I don’t even know whom I’m criticizing when I say, in teacherly fashion, that the work is promising but undisciplined; is that Jim’s fault, or Shanley the playwright’s, or Shanley the director’s? (This is one of those cases that confirms the conventional wisdom of not directing one’s own work.) Another intelligence, not so in love with the author’s, might have helped him prune deadwood, focus the narrative, avoid the whirlpools of narcissism, and possibly even eliminate the interstitial narration that too directly pleads for indulgence. In particular, Shanley appears to have come too close to the heart of his self-regard as the play reaches its climax in a crucial scene that tries to merge past and present, drama and commentary, naturalism and something very like a séance. It’s very moving, but it’s hard to like where it’s moving, as you begin to realize that the rabbit Shanley is hastily pulling out of the hat is himself. 
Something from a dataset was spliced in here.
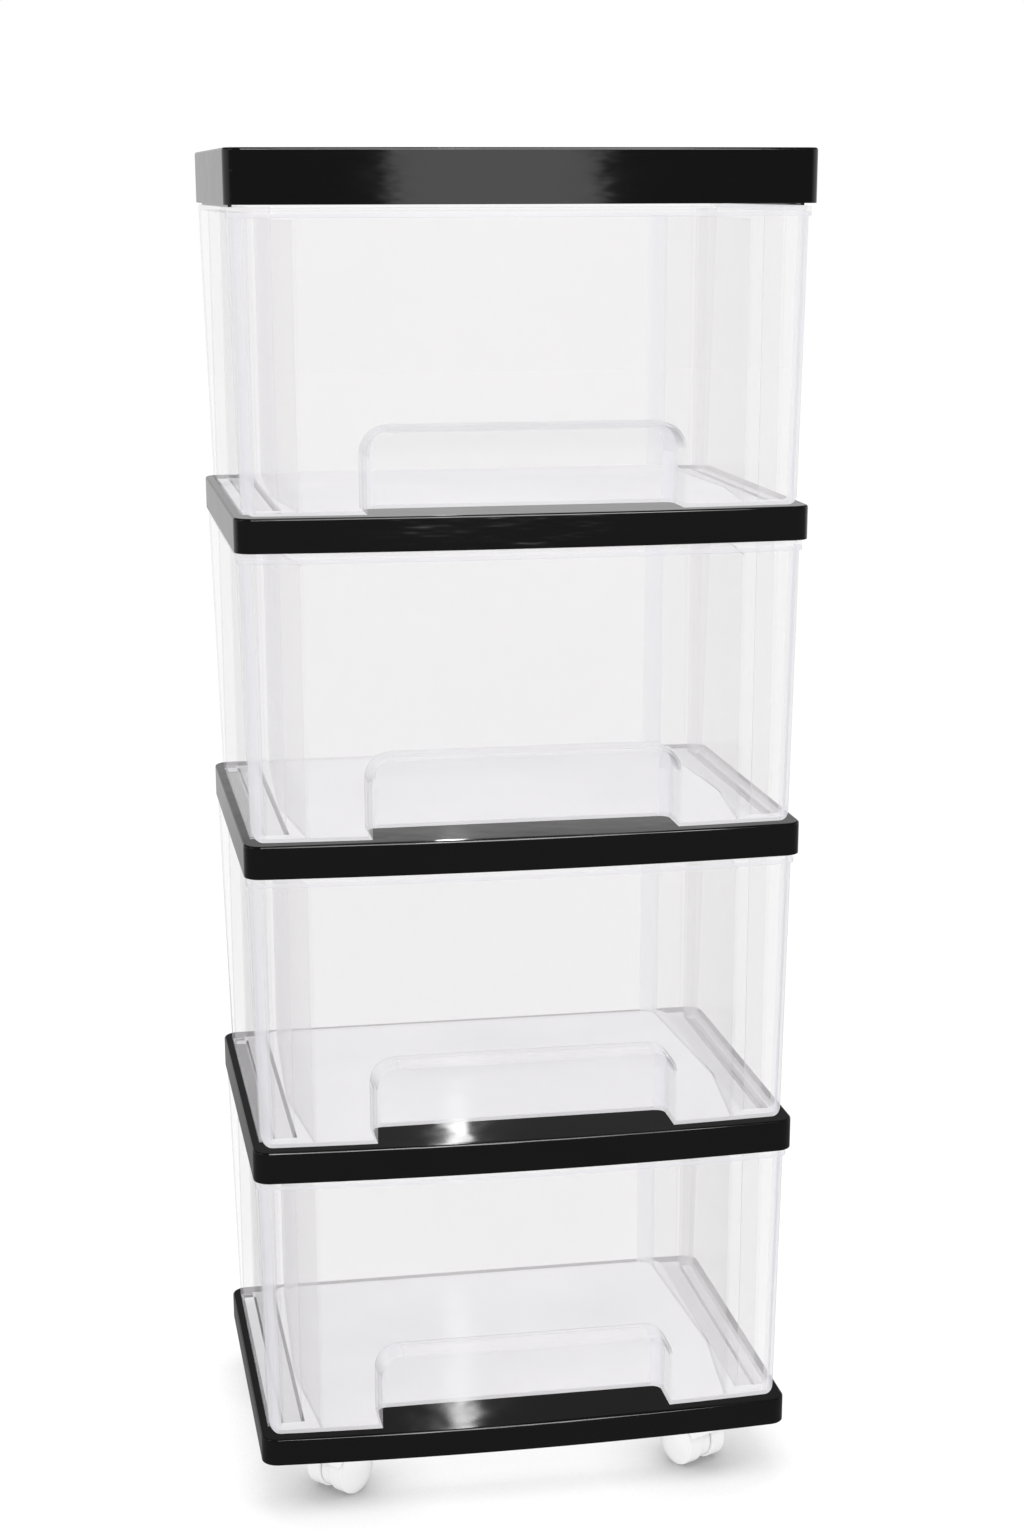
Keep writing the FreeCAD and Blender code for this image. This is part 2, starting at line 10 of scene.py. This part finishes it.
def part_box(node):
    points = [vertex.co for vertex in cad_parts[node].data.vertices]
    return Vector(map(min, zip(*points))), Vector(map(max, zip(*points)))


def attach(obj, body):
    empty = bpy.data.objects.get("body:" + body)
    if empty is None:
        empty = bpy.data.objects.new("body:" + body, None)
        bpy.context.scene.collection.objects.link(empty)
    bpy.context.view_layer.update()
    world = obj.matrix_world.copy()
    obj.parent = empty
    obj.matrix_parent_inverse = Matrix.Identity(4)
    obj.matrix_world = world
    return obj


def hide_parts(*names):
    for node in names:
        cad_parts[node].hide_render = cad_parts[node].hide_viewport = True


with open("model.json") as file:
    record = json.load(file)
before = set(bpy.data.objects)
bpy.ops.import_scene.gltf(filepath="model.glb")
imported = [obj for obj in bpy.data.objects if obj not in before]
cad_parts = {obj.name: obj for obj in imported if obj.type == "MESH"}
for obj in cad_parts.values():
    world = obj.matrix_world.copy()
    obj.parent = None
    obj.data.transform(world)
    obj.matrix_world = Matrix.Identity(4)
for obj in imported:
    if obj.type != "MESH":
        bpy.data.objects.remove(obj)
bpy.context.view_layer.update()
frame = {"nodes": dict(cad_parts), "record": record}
print("frame loaded with", len(frame["nodes"]), "nodes")


# Shader maths on sockets, written as Python expressions
class Wire:
    def __init__(self, shader, socket):
        self.shader = shader
        self.socket = socket

    def math(self, operation, value, swapped=False):
        pair = (value, self) if swapped else (self, value)
        return self.shader.node("ShaderNodeMath", {"operation": operation}, dict(enumerate(pair)))

    # Another output of the node that this wire comes from
    def beside(self, output):
        return Wire(self.shader, self.socket.node.outputs[output])

    def __add__(self, value):
        return self.math("ADD", value)

    def __sub__(self, value):
        return self.math("SUBTRACT", value)

    def __rsub__(self, value):
        return self.math("SUBTRACT", value, swapped=True)

    def __mul__(self, value):
        return self.math("MULTIPLY", value)

    def __pow__(self, value):
        return self.math("POWER", value)

    __radd__ = __add__
    __rmul__ = __mul__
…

Chalamet, recently a featured player on Showtime’s Homeland but making his first New York stage appearance in Prodigal Son, very nearly makes even this work; despite all the difficulties of the role — not just capturing Jim’s pinwheel emotions but calibrating the right Bronx accent — his is one of the most accomplished debuts I’ve seen in years. Chris McGarry, a Shanley regular, is equally powerful in the much less showy role of the brush-cut headmaster, and Robert Sean Leonard as Hoffman does as much as possible with a character who doesn’t make much sense to us because Shanley, still seeing his teacher through a teenager’s eyes, cannot make sense of him either. That being the case, and knowing from the play that Hoffman, before he died, specifically asked Shanley not to write about him, I wonder whether this material was ill served, not just theatrically but morally, by its fully autobiographical treatment. (The names, except for Shanley’s, are barely changed.) It seems that Jim and John both take Thomas More’s example too much to heart, telling too much truth, or what they imagine to be truth, for their own good.

Prodigal Son is at New York City Center Stage 1 through March 20.